To begin with, we live in a culture in which the getting and handling of money is considered to be the main business of life. To be flustered by money is to fail in some basic way to live up to our culture’s idea of adulthood. Money also has a stunning power to symbolize primal states of being—like love, power, and safety. Beliefs about money nurtured in childhood can wield profound influence on our whole lives. Kids brought up in poverty are famously prone to feeling that “there never will be enough for me,” or that everything has to be wrenched by force from a hostile world. Children brought up in wealthy homes, on the other hand, may develop a compulsion to bestow gifts as a way of “earning” their good fortune and obtaining love.
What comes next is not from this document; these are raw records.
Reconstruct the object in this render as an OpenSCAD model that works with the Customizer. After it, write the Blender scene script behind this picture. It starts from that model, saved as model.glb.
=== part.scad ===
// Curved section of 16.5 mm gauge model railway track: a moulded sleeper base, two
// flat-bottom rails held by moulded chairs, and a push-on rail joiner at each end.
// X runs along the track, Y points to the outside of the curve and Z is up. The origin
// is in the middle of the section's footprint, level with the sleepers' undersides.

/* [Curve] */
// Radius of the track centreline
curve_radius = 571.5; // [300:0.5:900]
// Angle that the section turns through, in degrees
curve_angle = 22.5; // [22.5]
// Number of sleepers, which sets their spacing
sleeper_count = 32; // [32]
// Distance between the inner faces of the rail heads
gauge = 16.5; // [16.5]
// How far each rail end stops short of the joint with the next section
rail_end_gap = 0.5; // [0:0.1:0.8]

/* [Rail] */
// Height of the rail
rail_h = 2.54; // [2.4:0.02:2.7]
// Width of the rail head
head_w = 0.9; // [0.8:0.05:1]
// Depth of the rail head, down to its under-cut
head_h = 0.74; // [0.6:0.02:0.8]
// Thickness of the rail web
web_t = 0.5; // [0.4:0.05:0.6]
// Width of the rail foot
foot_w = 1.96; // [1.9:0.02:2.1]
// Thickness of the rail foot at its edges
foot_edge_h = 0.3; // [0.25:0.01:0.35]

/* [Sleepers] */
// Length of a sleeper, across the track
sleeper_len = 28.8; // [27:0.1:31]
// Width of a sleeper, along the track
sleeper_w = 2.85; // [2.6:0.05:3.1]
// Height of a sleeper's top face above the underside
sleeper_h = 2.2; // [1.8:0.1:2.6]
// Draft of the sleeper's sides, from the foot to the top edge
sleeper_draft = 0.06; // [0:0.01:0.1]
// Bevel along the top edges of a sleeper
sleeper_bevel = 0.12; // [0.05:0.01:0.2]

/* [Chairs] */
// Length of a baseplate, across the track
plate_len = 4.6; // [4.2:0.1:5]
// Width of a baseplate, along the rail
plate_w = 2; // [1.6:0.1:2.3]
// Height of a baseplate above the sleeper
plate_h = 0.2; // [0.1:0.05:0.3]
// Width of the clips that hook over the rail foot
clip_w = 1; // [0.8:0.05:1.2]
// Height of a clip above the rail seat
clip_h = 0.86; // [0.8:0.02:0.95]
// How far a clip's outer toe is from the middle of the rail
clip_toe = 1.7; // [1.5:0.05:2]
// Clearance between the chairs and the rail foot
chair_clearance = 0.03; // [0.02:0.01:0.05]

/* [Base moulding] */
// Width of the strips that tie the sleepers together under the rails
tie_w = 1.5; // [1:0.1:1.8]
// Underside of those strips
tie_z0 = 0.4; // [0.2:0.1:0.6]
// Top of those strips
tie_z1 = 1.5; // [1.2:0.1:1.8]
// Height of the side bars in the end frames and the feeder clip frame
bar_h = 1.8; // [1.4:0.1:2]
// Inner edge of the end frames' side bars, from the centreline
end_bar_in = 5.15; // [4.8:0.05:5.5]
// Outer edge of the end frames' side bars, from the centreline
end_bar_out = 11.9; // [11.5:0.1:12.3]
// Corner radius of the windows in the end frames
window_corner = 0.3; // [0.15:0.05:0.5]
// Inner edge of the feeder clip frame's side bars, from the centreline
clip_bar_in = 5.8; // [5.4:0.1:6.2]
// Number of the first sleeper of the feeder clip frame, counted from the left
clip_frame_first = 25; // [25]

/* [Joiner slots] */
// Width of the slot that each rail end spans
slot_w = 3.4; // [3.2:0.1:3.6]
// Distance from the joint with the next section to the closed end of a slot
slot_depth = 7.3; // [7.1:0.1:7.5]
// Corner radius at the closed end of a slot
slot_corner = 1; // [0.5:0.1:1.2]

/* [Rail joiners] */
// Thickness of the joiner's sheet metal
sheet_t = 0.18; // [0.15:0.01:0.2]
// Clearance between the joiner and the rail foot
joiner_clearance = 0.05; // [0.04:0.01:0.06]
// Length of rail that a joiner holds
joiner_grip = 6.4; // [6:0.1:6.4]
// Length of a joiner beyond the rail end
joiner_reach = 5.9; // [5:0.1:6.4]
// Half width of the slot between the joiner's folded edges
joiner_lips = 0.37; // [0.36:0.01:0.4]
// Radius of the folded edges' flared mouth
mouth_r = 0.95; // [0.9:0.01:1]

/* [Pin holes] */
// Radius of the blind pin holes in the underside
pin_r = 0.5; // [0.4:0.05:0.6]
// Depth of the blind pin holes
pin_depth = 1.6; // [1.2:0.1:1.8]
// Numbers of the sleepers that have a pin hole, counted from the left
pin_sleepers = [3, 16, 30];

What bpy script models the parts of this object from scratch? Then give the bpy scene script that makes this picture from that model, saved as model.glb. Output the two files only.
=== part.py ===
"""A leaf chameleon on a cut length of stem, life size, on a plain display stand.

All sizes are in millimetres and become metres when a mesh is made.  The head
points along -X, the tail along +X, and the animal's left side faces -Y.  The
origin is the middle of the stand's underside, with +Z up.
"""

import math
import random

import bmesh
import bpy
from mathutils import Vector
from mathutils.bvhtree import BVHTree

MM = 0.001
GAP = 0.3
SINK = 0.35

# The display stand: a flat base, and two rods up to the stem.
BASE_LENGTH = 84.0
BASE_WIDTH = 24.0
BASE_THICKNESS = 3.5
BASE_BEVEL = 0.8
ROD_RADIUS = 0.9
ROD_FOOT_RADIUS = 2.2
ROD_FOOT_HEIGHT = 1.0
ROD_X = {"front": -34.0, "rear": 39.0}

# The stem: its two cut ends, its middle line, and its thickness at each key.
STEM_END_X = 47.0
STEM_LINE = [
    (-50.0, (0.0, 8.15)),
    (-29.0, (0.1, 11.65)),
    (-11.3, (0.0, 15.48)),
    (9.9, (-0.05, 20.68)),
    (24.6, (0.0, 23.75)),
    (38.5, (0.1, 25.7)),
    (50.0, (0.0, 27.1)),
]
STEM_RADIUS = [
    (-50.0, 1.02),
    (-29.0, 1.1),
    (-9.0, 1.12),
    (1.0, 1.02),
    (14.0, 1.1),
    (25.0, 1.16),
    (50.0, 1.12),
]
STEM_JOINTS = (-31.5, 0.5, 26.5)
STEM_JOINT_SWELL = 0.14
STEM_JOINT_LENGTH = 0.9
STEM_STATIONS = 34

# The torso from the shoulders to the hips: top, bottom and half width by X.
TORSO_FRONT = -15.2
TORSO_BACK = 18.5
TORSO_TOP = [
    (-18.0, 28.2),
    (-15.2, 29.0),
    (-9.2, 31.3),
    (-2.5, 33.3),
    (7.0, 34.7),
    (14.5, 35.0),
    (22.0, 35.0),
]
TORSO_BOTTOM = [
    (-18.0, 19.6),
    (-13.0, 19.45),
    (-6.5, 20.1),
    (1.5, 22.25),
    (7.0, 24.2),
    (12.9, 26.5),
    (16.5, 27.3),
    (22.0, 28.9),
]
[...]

Or they may, as psychologist Robert Coles has shown, develop a morbid fear of economic failure, which they see as letting down not just themselves but the whole family line. At any economic level, family taboos on talking about money can leave children mystified about it, irrationally fearful or ignorant of it. These people may end up living in a dangerous economic fog, hoping that money will always (somehow) come and always (magically) be enough.

Yet who can blame us for being reticent to talk about money, about what we earn, what we’re saving, how it’s going, and how we feel about it? It’s dangerous territory. In such discussions our deepest fears and phobias are just millimeters below the surface, sure to emerge.